I would like to create a Python script that goes through every child element starting from the root of the XML tree and scans for tags, attributes and containing text in the same sequence. Ideally all tag names in each node will be concatenated with attribute keys and the tag names of child nodes for coherence and better understanding of the text.
So in the following example by ElementTree
<?xml version="1.0"?>
<data>
<country name="Liechtenstein">
<rank>1</rank>
<year>2008</year>
<gdppc>141100</gdppc>
<neighbor name="Austria" direction="E"/>
<neighbor name="Switzerland" direction="W"/>
</country>
<country name="Singapore">
<rank>4</rank>
<year>2011</year>
<gdppc>59900</gdppc>
<neighbor name="Malaysia" direction="N"/>
</country>
<country name="Panama">
<rank>68</rank>
<year>2011</year>
<gdppc>13600</gdppc>
<neighbor name="Costa Rica" direction="W"/>
<neighbor name="Colombia" direction="E"/>
</country>
</data>
the optimal outcome will be
country.name Liechtenstein
country.rank 1
country.year 2008
country.gdppc 141100
country.neighbor.name Austria
country.neighbor.direction E
country.neighbor.name Switzerland
country.neighbor.direction W
country.name Singapore
country.rank 4
country.year 2011
country.gdppc 59900
country.neighbor.name Malaysia
country.neighbor.direction N
country.name Panama
country.rank 68
country.year 2011
country.gdppc 13600
country.neighbor.name Costa Rica
country.neighbor.direction W
country.neighbor.name Colombia
country.neighbor.direction E
The script that I've been working significantly lacks automation utility as it doesn't count the objects (tags attributes, text) within each step with the exception of child tags which are working fine as long as you can define their depth (in that case 2 for 2 loops).

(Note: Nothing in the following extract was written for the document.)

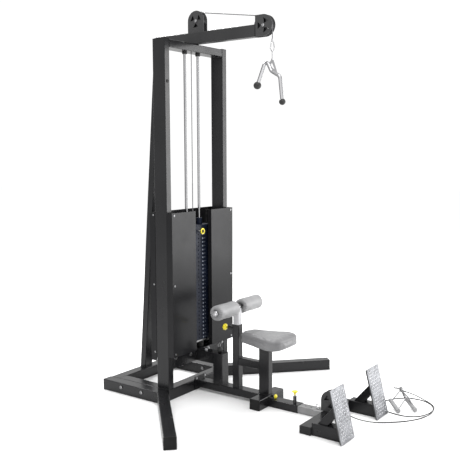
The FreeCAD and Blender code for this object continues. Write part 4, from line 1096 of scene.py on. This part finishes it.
def area_light(name, place_at, target, size, power):
    light = bpy.data.lights.new(name, "AREA")
    light.shape = "RECTANGLE"
    light.size = size[0]
    light.size_y = size[1]
    light.energy = power
    obj = bpy.data.objects.new(name, light)
    obj.location = place_at
    obj.rotation_euler = (Vector(target) - Vector(place_at)).to_track_quat("-Z", "Y").to_euler()
    scene.collection.objects.link(obj)


def lights():
    world = bpy.data.worlds.new("studio")
    world.use_nodes = True
    background = world.node_tree.nodes["Background"]
    background.inputs["Color"].default_value = (1.0, 1.0, 1.0, 1.0)
    background.inputs["Strength"].default_value = 1.06
    scene.world = world
    scene.view_settings.view_transform = "Standard"
    area_light("front strip", (4.6, -3.9, 1.7), (0, 0, 1.2), (2.2, 3.6), 170)
    area_light("top soft", (-1.2, -1.6, 5.4), (0, -0.3, 0.5), (2.6, 2.6), 120)
    area_light("rim strip", (1.8, 3.4, 4.6), (0, 0, 0.6), (3.2, 0.5), 280)


def camera():
    """Camera at the photograph's angle."""
    place_at = Vector((-3.81843, -3.01958 + TOWER_FRONT, 1.63427))
    yaw = 0.94616
    pitch = 0.10485
    roll = -0.00448
    ahead = Vector((math.sin(yaw) * math.cos(pitch), math.cos(yaw) * math.cos(pitch), -math.sin(pitch)))
    right = ahead.cross(Z).normalized()
    up = right.cross(ahead)
    turned_right = right * math.cos(roll) + up * math.sin(roll)
    turned_up = up * math.cos(roll) - right * math.sin(roll)
    data = bpy.data.cameras.new("camera")
    data.sensor_width = 36.0
    data.lens = 55.40
    obj = bpy.data.objects.new("camera", data)
    basis = Matrix((turned_right, turned_up, -ahead)).transposed()
    obj.matrix_world = Matrix.Translation(place_at) @ basis.to_4x4()
    scene.collection.objects.link(obj)
    scene.camera = obj


paint_nodes()
seat_seam(seat_cushion())
roller(-1, "roller_left", "left_roller")
roller(1, "roller_right", "right_roller")
roller_caps()
thigh_knob()
stop_knob()
reach_knob()
selector_ring()
straight_cable("stack cable", "stack_cable")
straight_cable("handle cable", "handle_cable")
floor_cable(row_grips() + [nodes["row_frame"], nodes["row_fittings"]])
frame_hardware()
stack_highlight_strip()
cable_stop()
slider_ring()
pulley_bearings()
stack_tags()
tread_bars()
weld_beads()
stage()
lights()
camera()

As you can see the text is seperated where it should be not, and None entries are included but they need to be excluded.
import xml.etree.ElementTree as ET
tree = ET.parse('country_data.xml')
root = tree.getroot()
for child in root:
print(child.tag, child.attrib.keys(), child.attrib.get('name'))
for child1 in child:
print(child1.tag, child1.attrib.items())
for i in range(0,3):
for j in range(0,3):
print(root[i][j].text)
output is...
country dict_keys(['name']) Liechtenstein
rank dict_items([])
year dict_items([])
gdppc dict_items([])
neighbor dict_items([('name', 'Austria'), ('direction', 'E')])
neighbor dict_items([('name', 'Switzerland'), ('direction', 'W')])
country dict_keys(['name']) Singapore
rank dict_items([])
year dict_items([])
gdppc dict_items([])
neighbor dict_items([('name', 'Malaysia'), ('direction', 'N')])
country dict_keys(['name']) Panama
rank dict_items([])
year dict_items([])
gdppc dict_items([])
neighbor dict_items([('name', 'Costa Rica'), ('direction', 'W')])
neighbor dict_items([('name', 'Colombia'), ('direction', 'E')])
1
2008
141100
4
2011
59900
68
2011
13600